I had lunch with a friend today who manages internal IT systems for a large film and television media company. He said that he was swamped at work because of an unexpected business crisis: one of his company's cloud storage service providers is going out of business and he has less than 30 days to try and transfer all of the critical data stored with the provider. He was not involved in the selection or setup with this provider, but is now having to figure out how to save all of the data.
The fun part: His company has over 160 TERABYTES of data stored online with this provider. (It is believed that other customers have many PETABYTES of data stored with this provider, so relatively, 160 TB isn't nearly as bad.)
The provider uses "object storage", so there is no simple way to request all of the files and have them transferred to physical drives. And the data is encrypted, so even if he is able to move all of the data somewhere else, he will likely have to purchase the same file encryption appliance to ensure that the file encryption and decryption processes work the same.

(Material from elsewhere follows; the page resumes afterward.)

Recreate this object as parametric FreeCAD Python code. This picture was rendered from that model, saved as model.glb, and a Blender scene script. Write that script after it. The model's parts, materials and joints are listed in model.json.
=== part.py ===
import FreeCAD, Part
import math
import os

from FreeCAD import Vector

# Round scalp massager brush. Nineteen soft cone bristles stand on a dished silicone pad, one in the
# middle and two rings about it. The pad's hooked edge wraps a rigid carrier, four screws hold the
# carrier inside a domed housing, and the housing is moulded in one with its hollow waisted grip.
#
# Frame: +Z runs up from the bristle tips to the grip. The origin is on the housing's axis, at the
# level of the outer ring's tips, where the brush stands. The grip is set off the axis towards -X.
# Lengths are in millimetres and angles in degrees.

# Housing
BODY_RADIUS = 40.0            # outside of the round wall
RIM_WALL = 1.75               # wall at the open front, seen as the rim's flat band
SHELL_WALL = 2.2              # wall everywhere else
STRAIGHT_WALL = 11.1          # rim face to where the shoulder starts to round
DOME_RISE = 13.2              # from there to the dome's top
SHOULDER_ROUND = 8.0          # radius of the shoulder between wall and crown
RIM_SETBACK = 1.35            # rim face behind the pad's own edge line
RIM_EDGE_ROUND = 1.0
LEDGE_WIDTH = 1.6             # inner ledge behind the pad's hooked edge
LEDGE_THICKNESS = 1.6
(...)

Despite having a gigabit network connection to the cloud storage service, he's finding that it is taking too long to download the data. And his company doesn't exactly have an empty 160 TB enterprise grade storage device laying around. Given the crisis, he's having to simultaneously explore three options to try and save the data. He explained they are trying to download the data to their corporate network, but it is too slow, so that doesn't look too promising. So they are also simultaneously building a new storage colocation setup in the same data center as the cloud storage service to try and utilize the internal 10GB connectivity in the building. But to do that, they are having to borrow a storage device and encryption appliance from EMC--since they can't purchase one quickly enough. And the third option is to get setup with an alternate storage provider, such as Amazon S3. If you have a ton of data on a storage device, apparently you can physically ship the storage devices to an Amazon data center and they can import the data directly to their systems rather than trying to upload it via the Internet.

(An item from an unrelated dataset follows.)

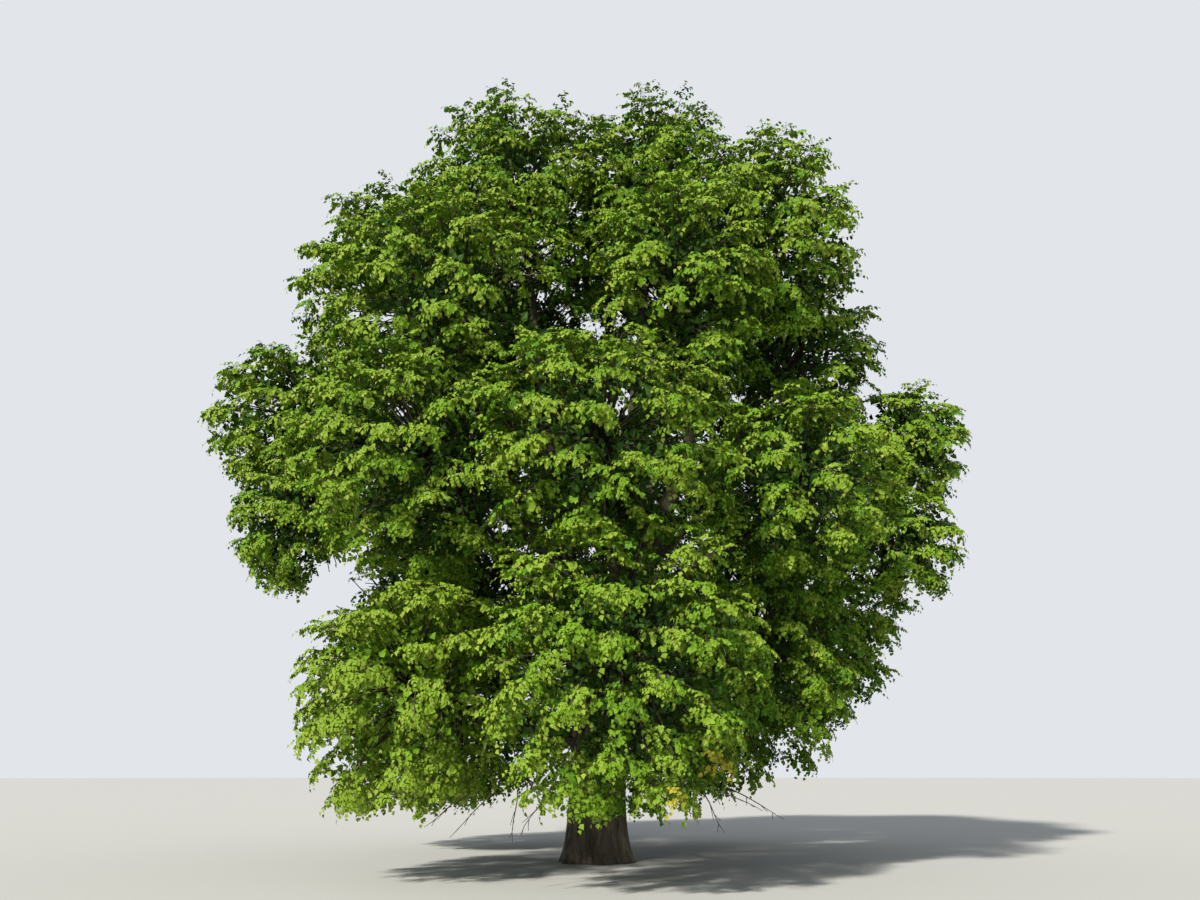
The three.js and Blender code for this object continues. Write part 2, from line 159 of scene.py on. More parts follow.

Given his limited time window, he may have to use all three approaches simultaneously. Oh, and don't forget that his business still needs to function--they still need a place to store the gigabytes of new data that are constantly being generated while this crisis unfolds.
After learning more about the "cloud" industry and attending several conferences, he shared a key lesson that he picked up from a Gartner Research study: If you plan on adopting cloud computing, make sure to have an exit strategy.

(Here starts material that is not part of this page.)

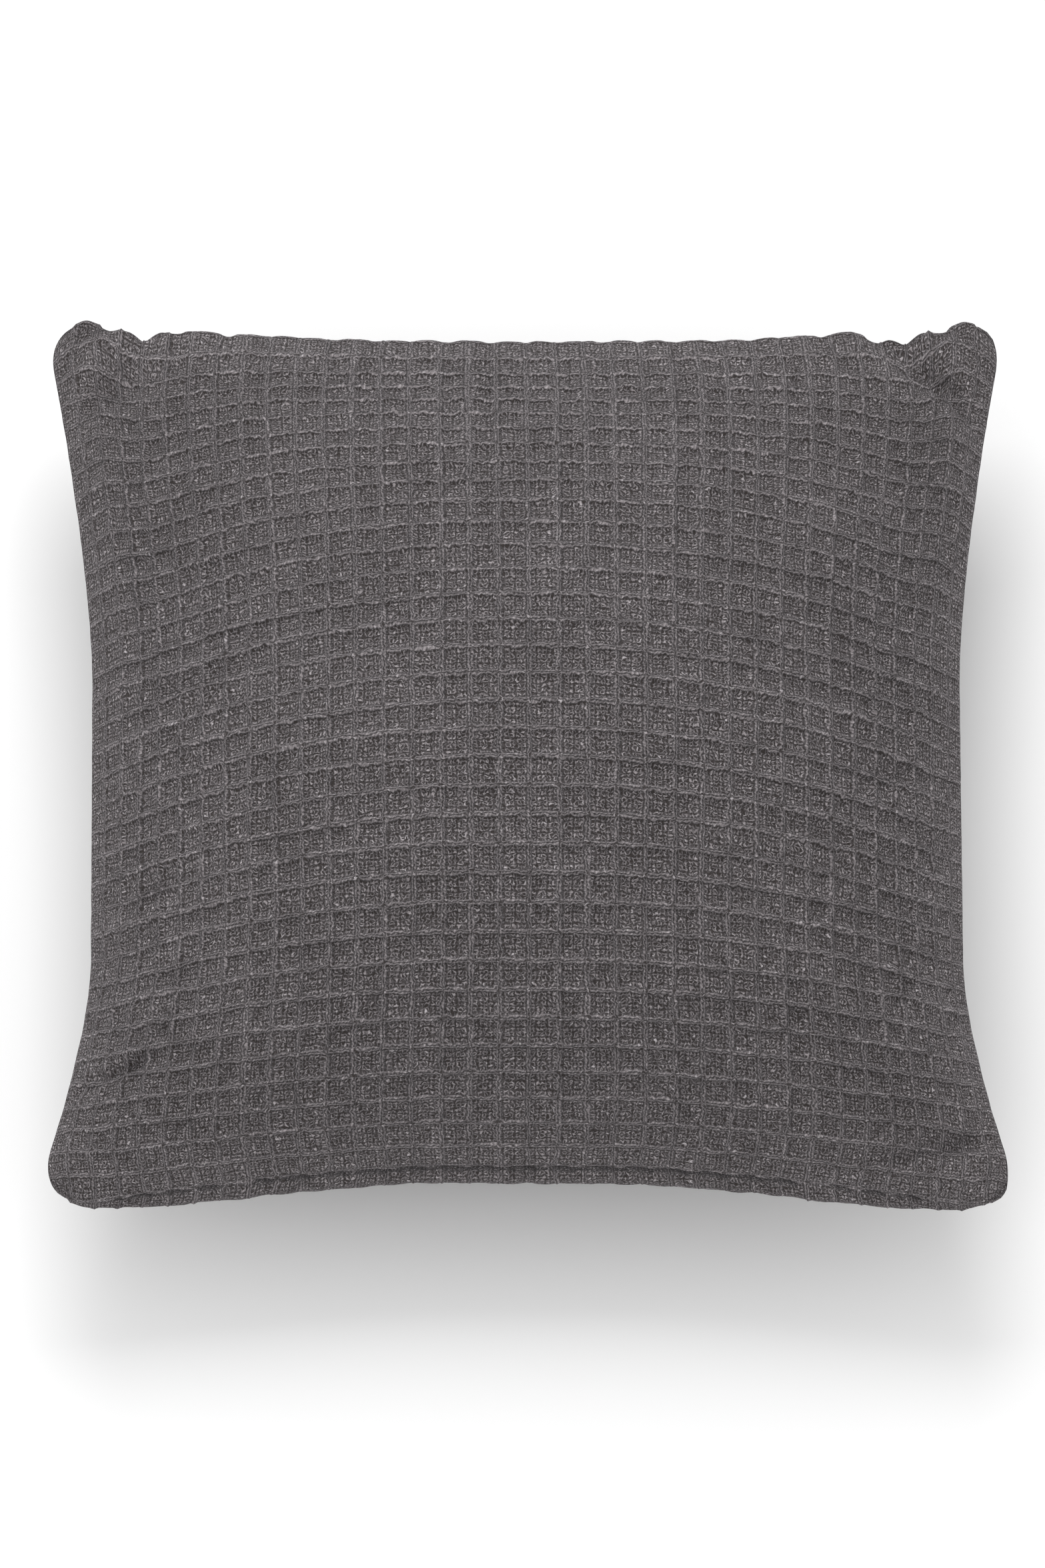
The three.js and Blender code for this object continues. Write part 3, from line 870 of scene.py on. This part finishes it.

If you backup or store data to the cloud, how can you retrieve ALL of that data if necessary? If you have hosted ERP or CRM, how would you handle a complete shutdown of that service provider? Do you have a plan? Do you have multiple options? How long will it take to execute the plan?
If you use hosted Dynamics GP, it could be as simple as getting a copy of your SQL Server database backups and a backup of your hosted Dynamics GP application directory. Assuming the hosting provider allows you to access or receive copies of such backups regularly. And assuming you know the process and are ready to turn those database backups into a fully functioning Dynamics GP environment using either internal servers or a new hosting provider. How long would it take to implement such a plan?
What about hosted CRM? What about hosted email? How about your web site?
"Cloud computing" has come a long way in the last 10 years, but it still has some challenges that require prudence and diligence.